Although Cotton has been at Detweiller, it’s going to be entirely different for him at state because the pace at the outset is like a sprint. It’s unlike anything runners can experience in regular season. It can easily throw off a runner’s pace.

“He’s a really smart kid,” Korn said. “He analyzes his races more than most kids and nitpicks the course so when we talk he’s always telling me what he’ll do and makes a detailed plan. He knows how he has to run this.”

For Harvest Christian’s team in the 1A meet, the problem is similar.

The school’s team has never been to state, never run a pace so frantic at the outset.

“One thing we’ve talked about is starting off the meet smart, not getting caught up in the euphoria,” Harvest coach Steve Bland said. “You go into oxygen debt too fast.

“We always preach a more conservative approach anyway. It’s sort of our calling card, and while others are fading hopefully we’ll be moving forward.”
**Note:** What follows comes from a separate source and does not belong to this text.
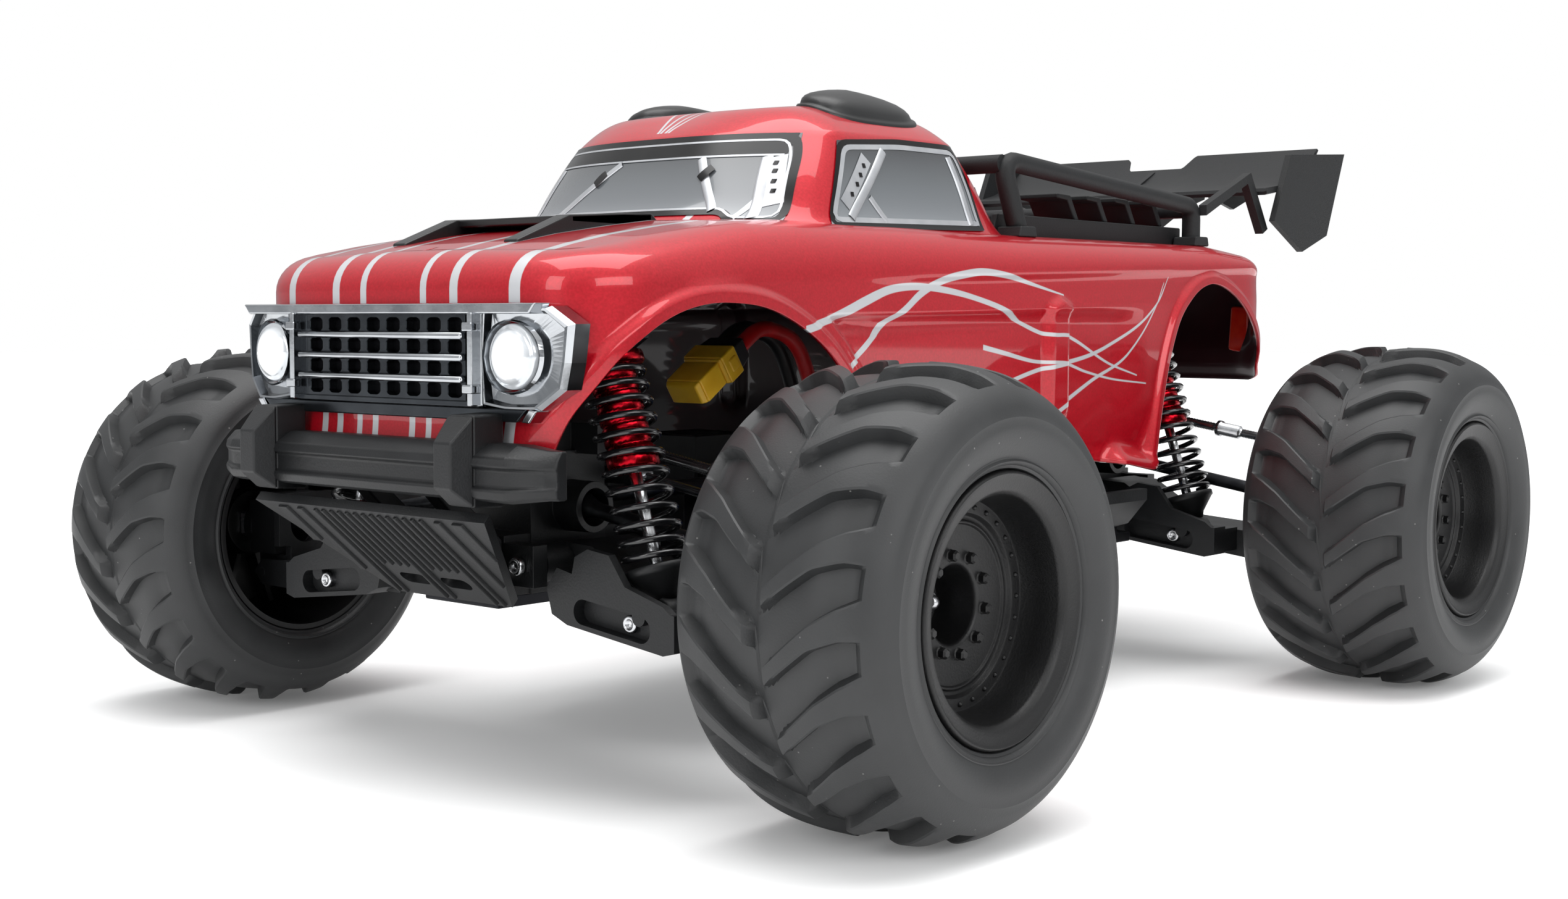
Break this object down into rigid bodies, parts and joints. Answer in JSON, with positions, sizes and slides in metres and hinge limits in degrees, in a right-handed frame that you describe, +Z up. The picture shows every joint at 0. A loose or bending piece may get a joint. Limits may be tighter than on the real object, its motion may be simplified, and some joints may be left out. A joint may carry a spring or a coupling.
{
  "type": "radio-controlled truck",
  "caption": "Four-wheel-drive radio-controlled pickup with long-travel suspension, steering front wheels, chevron tyres, lift-off red shell, bed cage and tail wing.",
  "frame": {"origin": "on the ground under the centre of the overall box, between the wheels", "axes": "+X forward, +Y the truck's left, +Z up"},
  "size_m": [0.467, 0.342, 0.202],
  "materials": {
    "moulded_nylon": "satin, fine moulded grain",
    "suspension_nylon": "satin, fine moulded grain",
    "tower_plate": "satin",
    "battery_wrap": "gloss shrink film",
    "plug_and_leads": "gloss",
    "controller_case": "satin",
    "motor_can": "satin",
    "servo_case": "satin",
    "turned_steel": "turned",
    "painted_shell": "gloss metallic paint behind clear polycarbonate",
    "printed_window": "gloss print behind clear polycarbonate",
    "plated_grille": "bright plated",
    "lamp_lens": "gloss, lit",
    "tyre_rubber": "matt",
    "rim_nylon": "satin",
    "anodised_red": "red anodised",
    "damper_rod": "polished",
    "spring_wire": "gloss black"
  },
  "bodies": {
    "chassis": {"chassis_plate": "moulded_nylon", "gear_housings": "moulded_nylon", "shock_towers": "tower_plate", "front_bumper": "moulded_nylon", "skid_plates": "moulded_nylon", "battery_pack": "battery_wrap", "battery_lead": "plug_and_leads", "speed_controller": "controller_case", "drive_motor": "motor_can", "steering_servo": "servo_case"},
    "propeller_shaft": {"centre_shaft": "turned_steel"},
    "motor_pinion": {"pinion_gear": "turned_steel"},
    "cross_bar": {"steering_link": "turned_steel"},
    "shell": {"body_shell": "painted_shell", "window_panels": "printed_window", "grille_surround": "plated_grille", "headlight_lenses": "lamp_lens", "roll_cage": "moulded_nylon", "rear_wing": "moulded_nylon", "roof_trim": "moulded_nylon"},
    "arm_front_left": {"lower_arm_front_left": "suspension_nylon"},
    "link_front_left": {"upper_link_front_left": "turned_steel"},
    "half_shaft_front_left": {"drive_shaft_front_left": "turned_steel"},
    "carrier_front_left": {"hub_carrier_front_left": "suspension_nylon"},
    "wheel_front_left": {"tyre_front_left": "tyre_rubber", "rim_front_left": "rim_nylon"},
    "damper_front_left": {"shock_body_front_left": "anodised_red", "spring_front_left": "spring_wire"},
    "piston_front_left": {"shock_rod_front_left": "damper_rod"},
    "knuckle_left": {"steering_knuckle_left": "suspension_nylon"},
    "tie_left": {"tie_rod_left": "turned_steel"},
    "arm_front_right": {"lower_arm_front_right": "suspension_nylon"},
    "link_front_right": {"upper_link_front_right": "turned_steel"},
    "half_shaft_front_right": {"drive_shaft_front_right": "turned_steel"},
    "carrier_front_right": {"hub_carrier_front_right": "suspension_nylon"},
    "wheel_front_right": {"tyre_front_right": "tyre_rubber", "rim_front_right": "rim_nylon"},
    "damper_front_right": {"shock_body_front_right": "anodised_red", "spring_front_right": "spring_wire"},
    "piston_front_right": {"shock_rod_front_right": "damper_rod"},
    "knuckle_right": {"steering_knuckle_right": "suspension_nylon"},
    "tie_right": {"tie_rod_right": "turned_steel"},
    "arm_rear_left": {"lower_arm_rear_left": "suspension_nylon"},
    "link_rear_left": {"upper_link_rear_left": "turned_steel"},
    "half_shaft_rear_left": {"drive_shaft_rear_left": "turned_steel"},
    "carrier_rear_left": {"hub_carrier_rear_left": "suspension_nylon"},
    "wheel_rear_left": {"tyre_rear_left": "tyre_rubber", "rim_rear_left": "rim_nylon"},
    "damper_rear_left": {"shock_body_rear_left": "anodised_red", "spring_rear_left": "spring_wire"},
    "piston_rear_left": {"shock_rod_rear_left": "damper_rod"},
    "arm_rear_right": {"lower_arm_rear_right": "suspension_nylon"},
    "link_rear_right": {"upper_link_rear_right": "turned_steel"},
    "half_shaft_rear_right": {"drive_shaft_rear_right": "turned_steel"},
    "carrier_rear_right": {"hub_carrier_rear_right": "suspension_nylon"},
    "wheel_rear_right": {"tyre_rear_right": "tyre_rubber", "rim_rear_right": "rim_nylon"},
    "damper_rear_right": {"shock_body_rear_right": "anodised_red", "spring_rear_right": "spring_wire"},
    "piston_rear_right": {"shock_rod_rear_right": "damper_rod"}
  },
  "joints": [
    {"name": "body_lift", "type": "slide", "parent": "chassis", "child": "shell", "axis": [0, 0, 1], "range_m": [0, 0.12]},
    {"name": "shaft_spin", "type": "hinge", "parent": "chassis", "child": "propeller_shaft", "pos_m": [0, 0, 0.076], "axis": [1, 0, 0], "continuous": true},
    {"name": "pinion_spin", "type": "hinge", "parent": "chassis", "child": "motor_pinion", "pos_m": [-0.075, -0.025, 0.076], "axis": [1, 0, 0], "continuous": true},
    {"name": "cross_bar_slide", "type": "slide", "parent": "chassis", "child": "cross_bar", "axis": [0, 1, 0], "range_m": [-0.009, 0.009]},
    {"name": "suspension_front_left", "type": "hinge", "parent": "chassis", "child": "arm_front_left", "pos_m": [0.163, 0.024, 0.061], "axis": [1, 0, 0], "range_deg": [-10, 15], "stiffness_Nm_per_rad": 9.1, "springref_deg": -5.04},
    {"name": "link_swing_front_left", "type": "hinge", "parent": "chassis", "child": "link_front_left", "pos_m": [0.163, 0.022, 0.095], "axis": [1, 0, 0], "range_deg": [-10, 15]},
    {"name": "shaft_swing_front_left", "type": "hinge", "parent": "chassis", "child": "half_shaft_front_left", "pos_m": [0.163, 0.024, 0.076], "axis": [1, 0, 0], "range_deg": [-10, 15]},
    {"name": "carrier_swing_front_left", "type": "hinge", "parent": "arm_front_left", "child": "carrier_front_left", "pos_m": [0.163, 0.122, 0.045], "axis": [1, 0, 0], "range_deg": [-15, 10]},
    {"name": "damper_swing_front_left", "type": "hinge", "parent": "chassis", "child": "damper_front_left", "pos_m": [0.163, 0.0437, 0.131], "axis": [1, 0, 0], "range_deg": [-8, 8]},
    {"name": "damper_stroke_front_left", "type": "slide", "parent": "damper_front_left", "child": "piston_front_left", "axis": [0, 0.3091, -0.951], "range_m": [-0.02, 0.015], "deforming": ["spring_front_left"]},
    {"name": "steer_left", "type": "hinge", "parent": "carrier_front_left", "child": "knuckle_left", "pos_m": [0.163, 0.122, 0.06], "axis": [0, 0, 1], "range_deg": [-18, 18]},
    {"name": "tie_swing_left", "type": "hinge", "parent": "cross_bar", "child": "tie_left", "pos_m": [0.141, 0.024, 0.084], "axis": [1, 0, 0], "range_deg": [-10, 15]},
    {"name": "wheel_spin_front_left", "type": "hinge", "parent": "knuckle_left", "child": "wheel_front_left", "pos_m": [0.163, 0.13825, 0.06], "axis": [0, 1, 0], "continuous": true},
    {"name": "suspension_front_right", "type": "hinge", "parent": "chassis", "child": "arm_front_right", "pos_m": [0.163, -0.024, 0.061], "axis": [-1, 0, 0], "range_deg": [-10, 15], "stiffness_Nm_per_rad": 9.1, "springref_deg": -5.04},
    {"name": "link_swing_front_right", "type": "hinge", "parent": "chassis", "child": "link_front_right", "pos_m": [0.163, -0.022, 0.095], "axis": [-1, 0, 0], "range_deg": [-10, 15]},
    {"name": "shaft_swing_front_right", "type": "hinge", "parent": "chassis", "child": "half_shaft_front_right", "pos_m": [0.163, -0.024, 0.076], "axis": [-1, 0, 0], "range_deg": [-10, 15]},
    {"name": "carrier_swing_front_right", "type": "hinge", "parent": "arm_front_right", "child": "carrier_front_right", "pos_m": [0.163, -0.122, 0.045], "axis": [-1, 0, 0], "range_deg": [-15, 10]},
    {"name": "damper_swing_front_right", "type": "hinge", "parent": "chassis", "child": "damper_front_right", "pos_m": [0.163, -0.0437, 0.131], "axis": [-1, 0, 0], "range_deg": [-8, 8]},
    {"name": "damper_stroke_front_right", "type": "slide", "parent": "damper_front_right", "child": "piston_front_right", "axis": [0, -0.3091, -0.951], "range_m": [-0.02, 0.015], "deforming": ["spring_front_right"]},
    {"name": "steer_right", "type": "hinge", "parent": "carrier_front_right", "child": "knuckle_right", "pos_m": [0.163, -0.122, 0.06], "axis": [0, 0, 1], "range_deg": [-18, 18]},
    {"name": "tie_swing_right", "type": "hinge", "parent": "cross_bar", "child": "tie_right", "pos_m": [0.141, -0.024, 0.084], "axis": [-1, 0, 0], "range_deg": [-10, 15]},
    {"name": "wheel_spin_front_right", "type": "hinge", "parent": "knuckle_right", "child": "wheel_front_right", "pos_m": [0.163, -0.13825, 0.06], "axis": [0, 1, 0], "continuous": true},
    {"name": "suspension_rear_left", "type": "hinge", "parent": "chassis", "child": "arm_rear_left", "pos_m": [-0.13, 0.024, 0.061], "axis": [1, 0, 0], "range_deg": [-10, 15], "stiffness_Nm_per_rad": 9.1, "springref_deg": -5.04},
    {"name": "link_swing_rear_left", "type": "hinge", "parent": "chassis", "child": "link_rear_left", "pos_m": [-0.13, 0.022, 0.095], "axis": [1, 0, 0], "range_deg": [-10, 15]},
    {"name": "shaft_swing_rear_left", "type": "hinge", "parent": "chassis", "child": "half_shaft_rear_left", "pos_m": [-0.13, 0.024, 0.076], "axis": [1, 0, 0], "range_deg": [-10, 15]},
    {"name": "carrier_swing_rear_left", "type": "hinge", "parent": "arm_rear_left", "child": "carrier_rear_left", "pos_m": [-0.13, 0.122, 0.045], "axis": [1, 0, 0], "range_deg": [-15, 10]},
    {"name": "damper_swing_rear_left", "type": "hinge", "parent": "chassis", "child": "damper_rear_left", "pos_m": [-0.13, 0.0437, 0.131], "axis": [1, 0, 0], "range_deg": [-8, 8]},
    {"name": "damper_stroke_rear_left", "type": "slide", "parent": "damper_rear_left", "child": "piston_rear_left", "axis": [0, 0.3091, -0.951], "range_m": [-0.02, 0.015], "deforming": ["spring_rear_left"]},
    {"name": "wheel_spin_rear_left", "type": "hinge", "parent": "carrier_rear_left", "child": "wheel_rear_left", "pos_m": [-0.13, 0.13825, 0.06], "axis": [0, 1, 0], "continuous": true},
    {"name": "suspension_rear_right", "type": "hinge", "parent": "chassis", "child": "arm_rear_right", "pos_m": [-0.13, -0.024, 0.061], "axis": [-1, 0, 0], "range_deg": [-10, 15], "stiffness_Nm_per_rad": 9.1, "springref_deg": -5.04},
    {"name": "link_swing_rear_right", "type": "hinge", "parent": "chassis", "child": "link_rear_right", "pos_m": [-0.13, -0.022, 0.095], "axis": [-1, 0, 0], "range_deg": [-10, 15]},
    {"name": "shaft_swing_rear_right", "type": "hinge", "parent": "chassis", "child": "half_shaft_rear_right", "pos_m": [-0.13, -0.024, 0.076], "axis": [-1, 0, 0], "range_deg": [-10, 15]},
    {"name": "carrier_swing_rear_right", "type": "hinge", "parent": "arm_rear_right", "child": "carrier_rear_right", "pos_m": [-0.13, -0.122, 0.045], "axis": [-1, 0, 0], "range_deg": [-15, 10]},
    {"name": "damper_swing_rear_right", "type": "hinge", "parent": "chassis", "child": "damper_rear_right", "pos_m": [-0.13, -0.0437, 0.131], "axis": [-1, 0, 0], "range_deg": [-8, 8]},
    {"name": "damper_stroke_rear_right", "type": "slide", "parent": "damper_rear_right", "child": "piston_rear_right", "axis": [0, -0.3091, -0.951], "range_m": [-0.02, 0.015], "deforming": ["spring_rear_right"]},
    {"name": "wheel_spin_rear_right", "type": "hinge", "parent": "carrier_rear_right", "child": "wheel_rear_right", "pos_m": [-0.13, -0.13825, 0.06], "axis": [0, 1, 0], "continuous": true}
  ],
  "couplings": [
    {"joint": "pinion_spin", "follows": "shaft_spin", "ratio": -2.9333},
    {"joint": "link_swing_front_left", "follows": "suspension_front_left", "ratio": 1},
    {"joint": "shaft_swing_front_left", "follows": "suspension_front_left", "ratio": 1},
    {"joint": "carrier_swing_front_left", "follows": "suspension_front_left", "ratio": -1},
    {"joint": "damper_swing_front_left", "follows": "suspension_front_left", "ratio": 0.2655},
    {"joint": "damper_stroke_front_left", "follows": "suspension_front_left", "m_per_rad": -0.041303},
    {"joint": "tie_swing_left", "follows": "suspension_front_left", "ratio": 1},
    {"joint": "link_swing_front_right", "follows": "suspension_front_right", "ratio": 1},
    {"joint": "shaft_swing_front_right", "follows": "suspension_front_right", "ratio": 1},
    {"joint": "carrier_swing_front_right", "follows": "suspension_front_right", "ratio": -1},
    {"joint": "damper_swing_front_right", "follows": "suspension_front_right", "ratio": 0.2655},
    {"joint": "damper_stroke_front_right", "follows": "suspension_front_right", "m_per_rad": -0.041303},
    {"joint": "tie_swing_right", "follows": "suspension_front_right", "ratio": 1},
    {"joint": "link_swing_rear_left", "follows": "suspension_rear_left", "ratio": 1},
    {"joint": "shaft_swing_rear_left", "follows": "suspension_rear_left", "ratio": 1},
    {"joint": "carrier_swing_rear_left", "follows": "suspension_rear_left", "ratio": -1},
    {"joint": "damper_swing_rear_left", "follows": "suspension_rear_left", "ratio": 0.2655},
    {"joint": "damper_stroke_rear_left", "follows": "suspension_rear_left", "m_per_rad": -0.041303},
    {"joint": "link_swing_rear_right", "follows": "suspension_rear_right", "ratio": 1},
    {"joint": "shaft_swing_rear_right", "follows": "suspension_rear_right", "ratio": 1},
    {"joint": "carrier_swing_rear_right", "follows": "suspension_rear_right", "ratio": -1},
    {"joint": "damper_swing_rear_right", "follows": "suspension_rear_right", "ratio": 0.2655},
    {"joint": "damper_stroke_rear_right", "follows": "suspension_rear_right", "m_per_rad": -0.041303},
    {"joint": "steer_right", "follows": "steer_left", "ratio": 1},
    {"joint": "cross_bar_slide", "follows": "steer_left", "m_per_rad": -0.0216}
  ]
}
Bland has 6-foot-7 senior basketball player John Vislisel, second-year runner Jacob Schott, a senior, and freshman Riley Steiner running near the top. Freshman Michael Sisko and sophomore Brett Cramer have rounded out the top five.

Harvest Christian won the Northeast Athletic Conference title, but failed to run a race close to what they thought was their potential.

The same held true at regional, and even sectional. Bland and his team thought they were finished at sectional.

“You historically need 160 points or so to make it and we came in at 228,” Bland said.

They sat around awaiting the awards ceremony and were stunned when times were posted and they beat out Timothy Christian by 13 points for the last qualifying spot.

“We don’t have unrealistic goals; we just hope to establish a legacy for our cross country program building toward next year,” Bland said.